Grace and Billy signed their wills in each other’s presence with a JP as the independent witness. However, the requirement to have a second independent witness involved was overlooked, which made the will invalid. Sadly, Grace died unexpectedly a few years later.
After discovering the will was defective, Billy applied to the High Court to have it validated. Their son opposed this application, arguing that Grace was unaware of the terms of her will and did not approve them.
The High Court considered three issues when determining the validity of Grace’s will:
- Whether she knew and understood the terms and effect of her will, taking into consideration her command of English
- How she did not have any independent advice
- Whether she was in the presence of, and under the influence of, Billy at the time of signing her will.

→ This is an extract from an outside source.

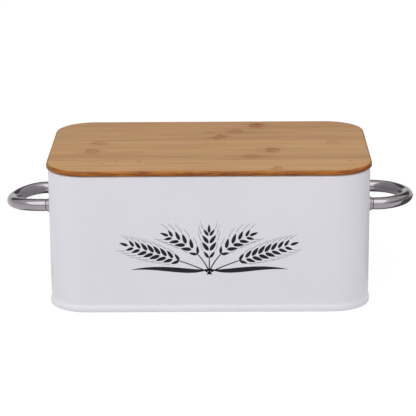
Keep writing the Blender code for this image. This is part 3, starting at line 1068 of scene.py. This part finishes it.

The High Court declined Billy’s application to validate the will on the basis that he had failed to provide evidence that Grace’s command of English enabled her to understand and approve the terms of her will.
Billy then appealed the High Court’s decision.
The Court of Appeal overturned the High Court’s decision and subsequently declared Grace’s will valid after Billy gave further evidence to support his argument. The Court of Appeal was satisfied that Grace’s English was not limited to simple greetings and that she had sufficient command of English to be able to understand the terms of her will.
As well as highlighting the importance of receiving legal advice when navigating the complexities of estate planning, there are some other key lessons to be learnt from the case.
The legal requirements about what constitutes a valid will are set out in section 11 of the Wills Act. It is more cost effective to follow these requirements when you make your will than your executors paying the cost of applying to the High Court after you have died to declare the will valid.
Solicitors are required to consider a will-maker’s vulnerability and mental capacity at the time of making and signing a will. It is key for anyone making a will to obtain legal advice as this reduces the risk of someone challenging the validity of a will for either reason after they have died.